Forum Discussion
Anyone who says being a software tester is boring does not understand what it actually entails. Yes, there are times of tedium when you need to spend time with documentation, writing up test plans and test cases, etc.
But those are just the preparations for the journey. Like doing all the research and prep work for climbing Mt. Everest. You have to do all that tedious stuff so you can go do the exciting stuff.
And it is exciting! I love finding bugs in software. It's a hunt, a safari. You dive into the depths of the code and search for that elusive creature, the bug, checking each hiding place. And when you find one, oh the thrill! "Hey, look what I found!". Of course, the developers sometimes don't appreciate that enthusiasm, but it is fun! Like going deep sea fishing... hours of sitting and waiting, trying to lure the fish to your line... and that excitement when you finally have that massive marlin landed on the deck of your boat.
As I mentioned in a previous comment, I think it takes a special sort of person to be a GOOD software testers. You have to love the hunt, the search. Think Sherlock Holmes. He gets BORED when there's not a challenging case. To be a tester, you have to LOVE that challenge of digging into a new piece of code.
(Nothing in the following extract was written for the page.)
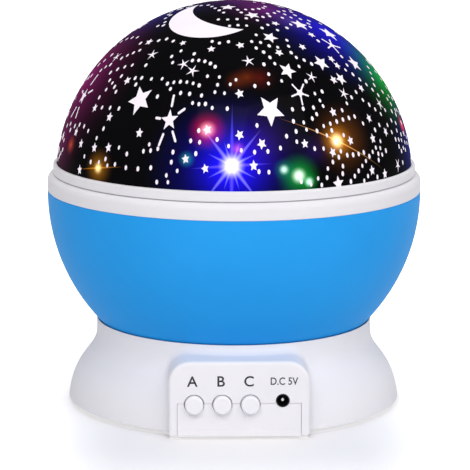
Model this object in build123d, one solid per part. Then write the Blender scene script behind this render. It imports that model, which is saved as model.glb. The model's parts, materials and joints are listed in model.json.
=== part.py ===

THis is what makes me laugh, not because of something funny, but because of the sheer joy of trapping that elusive bit of code that is causing trouble and being able to describe it to the developers. I laugh out loud when, after hours of testing, I FINALLY caught one.
As for unusual bugs, I think the one that gave me the greatest joy was the one that got me the reaction from the developer of "It works on my machine". I could demonstrate it, at will, on my own box every time. I even had the developer sit down at my desk and follow the steps and reproduce it... but yet it still worked on his machine.
So, we sat down at his desk, the IDE open in front of us, and stepped through the code. And sure enough, it worked on his machine. We spent hours at it, trying to figure out what was different. Then we saw it. An uninitialized boolean variable. In the IDE, that variable was being given a value of "true" and so everything worked properly. However, that only happened when running the code via the IDE. When he compiled the code and ran it outside of the IDE... sure enough, it broke on his machine. This was a particular problem with that IDE that uninitialized booleans would be defaulted to true so, if your code didn't eplicitly set the value before using the variable in a logical expression, it would always pass. Lesson learned.